Kegiatan literasi di sekolah mulai diaktifkan kembali dengan mewajibkan siswa membaca selama 15 menit sebelum pembelajaran. Pada dasarnya kegiatan literasi itu tidak sekadar membaca. Menulis, berhitung, menonton video sarat muatan karakter, belajar tarian daerah, melakukan pengamatan juga termasuk kegiatan literasi. Namun, sebagai langkah awal, tak mengapa jika membaca menjadi fokus awal kegiatan literasi. Di samping karena literasi membaca siswa Indonesia selalu menempati peringkat bawah dalam penilaian PISA.

Salah satu strategi menumbuhkan cinta membaca pada siswa adalah tidak memberikan tagihan. Ya...cukup membaca saja agar tidak memberatkan siswa. Namun, strategi ini tidak saya terapkan di kelas saya.

Saya selalu melatih siswa untuk memberikan feedback atau refleksi terhadap buku yang telah dibaca. Banyak cara yang saya lakukan. Kadang saya meminta siswa menuliskannya di buku budaya baca, di pohon literasi, merangkumnya dalam bentuk mind mapping, dalam bentuk gambar, dan lain sebagainya.

Apa saja yang dirangkum? Hal-hal yang dirangkum adalah siapa saja tokohnya, latar tempat, latar waktu, alur cerita, pesan moral, hingga ringkasan cerita. Lalu beberapa siswa membacakan di depan kelas. Siswa yang sudah membaca hari ini, tidak boleh membaca lagi esok harinya agar siswa yang lain memiliki kesempatan yang sama. Tujuannya, tentu untuk menumbuhkan rasa percaya diri pada siswa.
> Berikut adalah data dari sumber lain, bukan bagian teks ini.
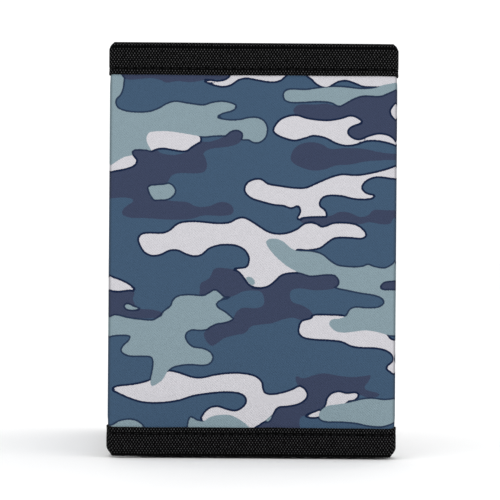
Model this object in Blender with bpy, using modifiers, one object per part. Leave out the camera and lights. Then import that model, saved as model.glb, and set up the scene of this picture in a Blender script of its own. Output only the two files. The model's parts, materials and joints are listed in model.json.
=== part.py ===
"""A trifold wallet of printed fabric, bound at its long edges with woven tape.

The wallet stands on its bottom edge with the printed face of its centre panel towards -Y.
Two narrow spines join the centre panel to two flaps, so each fold is a pair of creases.
The inner flap is folded shut behind the centre panel. The outer flap stands straight back.

Every panel is built flat in its own frame, in millimetres:
    x runs across the panel, z runs up, and depth runs from the printed face to the inside.
The frame of a flap or spine is an empty on the crease that it turns about.
"""
import math

import bpy

MM = 0.001

# Driving sizes, in millimetres
WIDTH = 83.0
HEIGHT = 120.0
TAPE = 0.5
GAP = 0.25
CLOTH = 0.4
COVER = 0.7
BOARD = 0.6
BILL_GAP = 0.9
TOP_TAPE_WIDTH = 9.5
BOTTOM_TAPE_WIDTH = 8.6
CREASE_INSET = 1.0
CREASE_GAP = 0.15
INNER_SETBACK = 2.2
OUTER_REACH = 79.0
INNER_REACH = 71.5



def layer_after(depth, thickness):
    """The layer that starts one gap further in than the given depth."""
    return (depth + GAP, depth + GAP + thickness)


# Depth of each layer, as (printed side, inside)
COVER_DEPTH = (0.0, COVER)
BOARD_DEPTH = layer_after(COVER_DEPTH[1], BOARD)
LINING_DEPTH = layer_after(BOARD_DEPTH[1], CLOTH)
ORGANISER_DEPTH = (LINING_DEPTH[1] + BILL_GAP, LINING_DEPTH[1] + BILL_GAP + CLOTH)
POCKET_DEPTHS = [layer_after(ORGANISER_DEPTH[1], CLOTH)]
for _ in range(2):
    POCKET_DEPTHS.append(layer_after(POCKET_DEPTHS[-1][1], CLOTH))
WINDOW_DEPTH = layer_after(ORGANISER_DEPTH[1], 0.2)
FRAME_DEPTH = layer_after(WINDOW_DEPTH[1], CLOTH)
TAPE_PROUD = GAP + TAPE
SHELL_LEG = LINING_DEPTH[1] + GAP + TAPE
FULL_LEG = ORGANISER_DEPTH[1] + GAP + TAPE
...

Nah, kali ini saya mita siswa merangkum hasil bacaannya dalam bentuk piramida, yang selanjutnya saya beri nama piramida literasi. Caranya sangat mudah. Persiapkan beberapa lembar kertas lipat berwarna-warni. Usahakan setiap bagian pada piramida menggunakan warna yang berbeda.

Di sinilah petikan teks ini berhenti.